Explication: This couplet juxtaposes the extremity of present hardship with the illusion of memory, generating an emotion that wrenches heart and liver. "At Mount San Pass lies snow three feet deep" is the objectively perilous environment before his eyes: a strategic pass, a road sealed by heavy snow—both a physical impediment to travel and a cold metaphor for life’s desperate straits. "I dream myself back to the old lovebird-embroidery loom" is the sole source of warmth and pain within: in sleep, at consciousness’s most vulnerable, memory automatically returns to the warmest scene—"the old lovebird-embroidery loom." The loom is a tool for weaving, and more, the central symbol of conjugal affection in daily life and the wife’s diligent household management. "Dream myself back" expresses not only the involuntary nature of dreaming but also the heart’s stubborn retrospection. Yet, the warmer and more vivid the dream, the colder and more illusory the awakening. Dream and snow, one internal, one external; one warm, one cold; one illusory, one real—they tear the poet between the beauty of memory and the cruelty of reality.
Holistic Appreciation
This is a "chart of the heart in extremity," its structure like an ice blade splitting the heart, its emotion like a lone lamp in a snowy night. The poem follows a simple yet devastating comparative structure: "present extremity—memory’s reflection." The first two lines exhaust the "now" of "absence" (no home, no gowns, no sender); the last two lines, within the extreme cold of the "now" (three-foot snow), suddenly flash back to the "past" of "presence" (her presence, the loom, the warmth). However, this "presence" exists only within the "dream myself back"—an illusory salvation and, thereby, a doubled torment.

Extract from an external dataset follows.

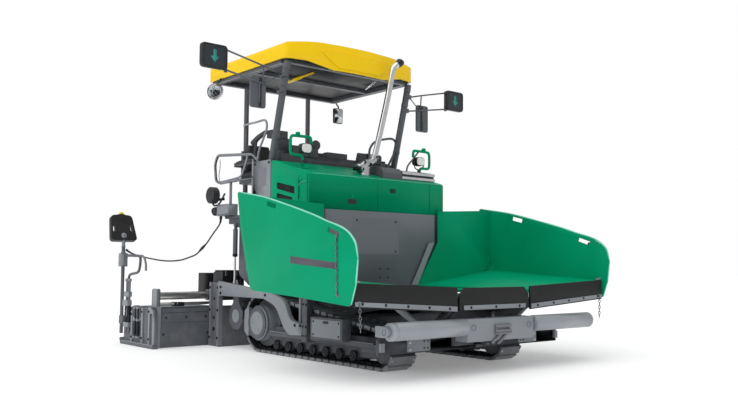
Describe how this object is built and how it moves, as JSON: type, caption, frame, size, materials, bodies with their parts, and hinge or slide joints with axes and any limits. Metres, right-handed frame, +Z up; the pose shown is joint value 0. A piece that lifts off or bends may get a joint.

Li Shangyin’s ultimate agony lies in not directly wailing his sorrow. Instead, through two extremely simple, highly personal details of daily life—"sending winter gowns" and the "lovebird-embroidery loom"—he anchors the immense facts of death and parting to the minutest needs of survival and the most intimate domestic scenes. Having no one to send gowns signifies the collapse of life’s system of warmth; dreaming of the loom is the counterattack of the emotional memory system. Together, they reveal: his wife’s departure took not only a beloved but destroyed an entire, integral system of emotion and daily living upon which he relied. The bitter cold of "snow three feet deep" is both an external trial for the body and a true reflection of the desolate, frozen inner world after that system’s collapse.
Artistic Merits
- The Cruel Poetics of Numbers and Space: The distance of "beyond Sword Gate," the depth of "snow three feet deep"—using concrete numbers and spatial concepts to transform abstract sorrow into a palpable, physical oppression, achieving immense expressive power.
- The Emotional Implosion of Private Imagery: "Sending winter gowns" and the "lovebird-embroidery loom" are not public symbols but highly personal, familial fragments of memory. It is precisely this privacy that makes the emotional impact they carry more direct and violent, able to shake the heart without relying on allusions.
- The Paradoxical Function of the Dream: "Dream myself back" should be a harbor for escaping reality; here, it becomes an instrument of torture that intensifies present pain. The dream’s warmth reflects reality’s bitter cold; the dream’s brevity highlights the loss’s permanence. The dream accomplishes a revisiting and confirmation of the pain.
- Extreme Linguistic Sparseness and Extreme Emotional Density: The poem uses no obscure words, no complex syntax, approaching plain description. Yet, words like "no home," "send me winter gowns," "lovebird-embroidery loom" become weightier than a thousand pounds due to their specific emotional context. The sparse linguistic form and the dense emotional content create tremendous tension.
Insights
This is a requiem for all souls who have experienced the pain of loss and desolation. It reveals that the most profound loss often manifests in the absence of specific life-sustaining functions and the interruption of daily rituals (no one to send gowns), while the deepest longing often lies dormant within the most ordinary old objects and scenes (the old loom). Pain is not abstract; it is composed of countless tiny "no longers."
In the fluid, changing modern society, we may less frequently experience such extreme bereavement and solitary travel, yet we still encounter various forms of "loss" and "exile." This poem reminds us to notice those moments of "no home… no one to send me winter gowns"—when former support systems (family, relationships, routines) fail, how do we face life’s "snow three feet deep"? Simultaneously, it urges us to cherish those memory-scenes like the "old lovebird-embroidery loom." They may be the only undying glimmer and source of warmth within us as we traverse life’s bitter cold. Written with blood and tears, this poem by Li Shangyin ultimately tells us: the warmth of life, once having existed, becomes eternal evidence against the eternal cold.
Poem translator
Xu Yuanchong (许渊冲)
About the poet

Li Shangyin (李商隐), 813 - 858 AD, was a great poet of the late Tang Dynasty. His poems were on a par with those of Du Mu, and he was known as "Little Li Du". Li Shangyin was a native of Qinyang, Jiaozuo City, Henan Province. When he was a teenager, he lost his father at the age of nine, and was called "Zheshui East and West, half a century of wandering".